The data
[start]

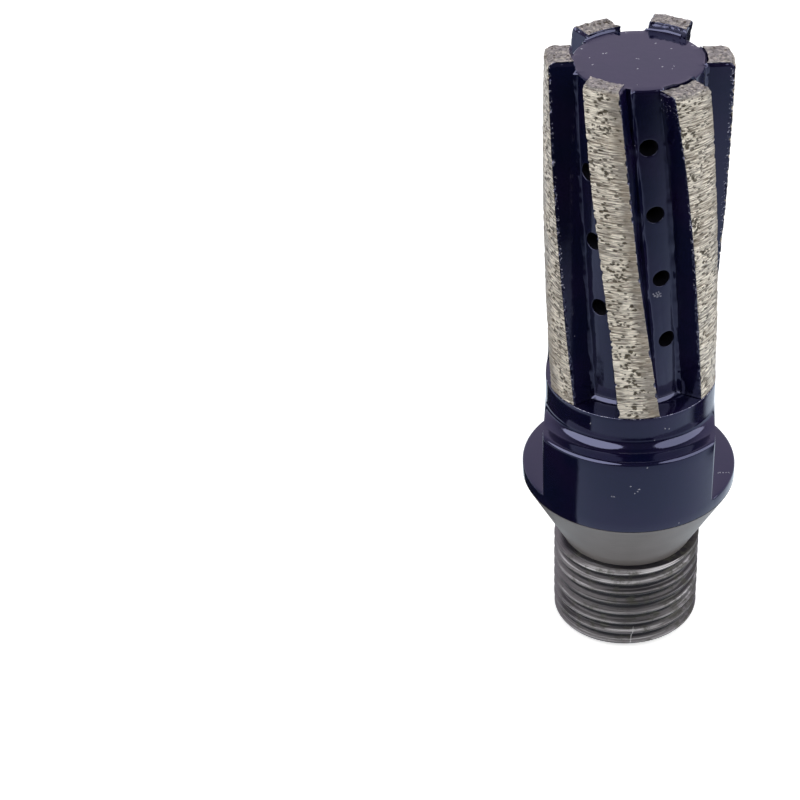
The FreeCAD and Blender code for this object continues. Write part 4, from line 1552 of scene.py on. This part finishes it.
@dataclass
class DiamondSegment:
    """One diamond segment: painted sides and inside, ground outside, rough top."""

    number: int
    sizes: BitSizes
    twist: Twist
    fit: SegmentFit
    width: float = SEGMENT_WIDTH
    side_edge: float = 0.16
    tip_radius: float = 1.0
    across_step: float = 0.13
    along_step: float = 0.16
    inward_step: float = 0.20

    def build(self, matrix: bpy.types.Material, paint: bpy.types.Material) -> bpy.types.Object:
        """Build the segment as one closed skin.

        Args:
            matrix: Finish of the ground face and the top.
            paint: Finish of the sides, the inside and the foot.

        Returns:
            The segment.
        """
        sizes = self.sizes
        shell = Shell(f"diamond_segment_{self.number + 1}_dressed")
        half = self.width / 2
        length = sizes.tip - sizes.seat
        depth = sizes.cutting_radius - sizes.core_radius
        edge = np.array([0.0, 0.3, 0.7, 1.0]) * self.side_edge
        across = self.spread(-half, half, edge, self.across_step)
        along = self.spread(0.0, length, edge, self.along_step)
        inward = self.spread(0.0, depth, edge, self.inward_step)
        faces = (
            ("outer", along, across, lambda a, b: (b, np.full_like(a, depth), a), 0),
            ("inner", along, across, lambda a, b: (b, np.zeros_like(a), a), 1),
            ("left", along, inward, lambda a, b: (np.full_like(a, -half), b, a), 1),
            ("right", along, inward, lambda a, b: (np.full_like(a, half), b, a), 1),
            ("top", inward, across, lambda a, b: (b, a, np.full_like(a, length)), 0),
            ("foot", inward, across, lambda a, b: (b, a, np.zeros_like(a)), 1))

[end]
[start]

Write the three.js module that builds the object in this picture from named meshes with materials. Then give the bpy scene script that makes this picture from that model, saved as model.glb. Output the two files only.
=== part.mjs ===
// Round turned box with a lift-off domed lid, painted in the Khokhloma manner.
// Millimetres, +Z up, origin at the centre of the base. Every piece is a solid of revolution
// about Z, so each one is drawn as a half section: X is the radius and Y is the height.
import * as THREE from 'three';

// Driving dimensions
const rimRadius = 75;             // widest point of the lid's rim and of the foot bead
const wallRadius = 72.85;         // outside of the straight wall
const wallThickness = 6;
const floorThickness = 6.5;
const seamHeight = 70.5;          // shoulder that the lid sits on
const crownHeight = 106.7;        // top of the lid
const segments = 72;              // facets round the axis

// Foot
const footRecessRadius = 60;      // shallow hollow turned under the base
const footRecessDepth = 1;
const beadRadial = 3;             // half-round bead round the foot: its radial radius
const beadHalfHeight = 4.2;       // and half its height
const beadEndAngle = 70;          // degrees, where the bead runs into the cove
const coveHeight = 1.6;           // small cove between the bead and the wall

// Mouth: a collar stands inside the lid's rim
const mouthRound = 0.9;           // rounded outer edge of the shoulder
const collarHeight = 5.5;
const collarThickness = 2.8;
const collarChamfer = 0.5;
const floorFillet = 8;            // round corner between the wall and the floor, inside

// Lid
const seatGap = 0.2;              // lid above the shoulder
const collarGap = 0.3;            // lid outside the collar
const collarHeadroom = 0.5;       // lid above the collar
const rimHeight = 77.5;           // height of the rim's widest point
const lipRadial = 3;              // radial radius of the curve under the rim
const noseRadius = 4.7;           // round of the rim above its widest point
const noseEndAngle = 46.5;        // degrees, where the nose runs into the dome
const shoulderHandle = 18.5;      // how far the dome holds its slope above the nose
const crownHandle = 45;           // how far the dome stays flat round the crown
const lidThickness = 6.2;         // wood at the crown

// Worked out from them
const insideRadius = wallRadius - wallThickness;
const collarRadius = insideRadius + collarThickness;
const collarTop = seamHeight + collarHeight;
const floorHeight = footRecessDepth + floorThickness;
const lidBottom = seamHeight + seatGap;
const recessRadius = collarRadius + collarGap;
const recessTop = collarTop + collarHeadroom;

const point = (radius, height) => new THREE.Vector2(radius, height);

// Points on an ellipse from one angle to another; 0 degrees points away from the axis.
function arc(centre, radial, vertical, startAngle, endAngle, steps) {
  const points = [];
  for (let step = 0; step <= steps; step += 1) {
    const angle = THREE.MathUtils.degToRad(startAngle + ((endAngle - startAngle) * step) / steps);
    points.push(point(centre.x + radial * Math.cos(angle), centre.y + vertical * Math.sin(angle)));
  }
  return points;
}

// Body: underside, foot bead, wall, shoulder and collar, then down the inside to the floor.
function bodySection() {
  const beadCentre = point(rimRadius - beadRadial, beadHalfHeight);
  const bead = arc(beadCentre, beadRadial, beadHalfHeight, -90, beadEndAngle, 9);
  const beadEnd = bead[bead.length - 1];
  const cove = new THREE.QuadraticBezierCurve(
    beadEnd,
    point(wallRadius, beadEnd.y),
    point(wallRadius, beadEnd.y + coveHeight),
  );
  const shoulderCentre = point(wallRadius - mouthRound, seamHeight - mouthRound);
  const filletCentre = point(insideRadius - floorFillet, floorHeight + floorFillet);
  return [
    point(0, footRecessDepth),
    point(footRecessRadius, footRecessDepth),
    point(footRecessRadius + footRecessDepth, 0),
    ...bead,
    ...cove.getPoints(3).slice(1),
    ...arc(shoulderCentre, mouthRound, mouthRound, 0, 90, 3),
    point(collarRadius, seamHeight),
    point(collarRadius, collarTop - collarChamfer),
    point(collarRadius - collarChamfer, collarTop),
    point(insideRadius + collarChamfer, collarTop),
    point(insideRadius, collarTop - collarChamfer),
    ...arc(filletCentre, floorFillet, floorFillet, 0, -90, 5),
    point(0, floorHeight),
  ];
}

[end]

Aim of the task
Repeat these lines exactly and nothing more: the one containing "The FreeCAD and", the one containing "one closed skin.", and all the lines between.

Answer to this exercise
The FreeCAD and Blender code for this object continues. Write part 4, from line 1552 of scene.py on. This part finishes it.
@dataclass
class DiamondSegment:
    """One diamond segment: painted sides and inside, ground outside, rough top."""

    number: int
    sizes: BitSizes
    twist: Twist
    fit: SegmentFit
    width: float = SEGMENT_WIDTH
    side_edge: float = 0.16
    tip_radius: float = 1.0
    across_step: float = 0.13
    along_step: float = 0.16
    inward_step: float = 0.20

    def build(self, matrix: bpy.types.Material, paint: bpy.types.Material) -> bpy.types.Object:
        """Build the segment as one closed skin.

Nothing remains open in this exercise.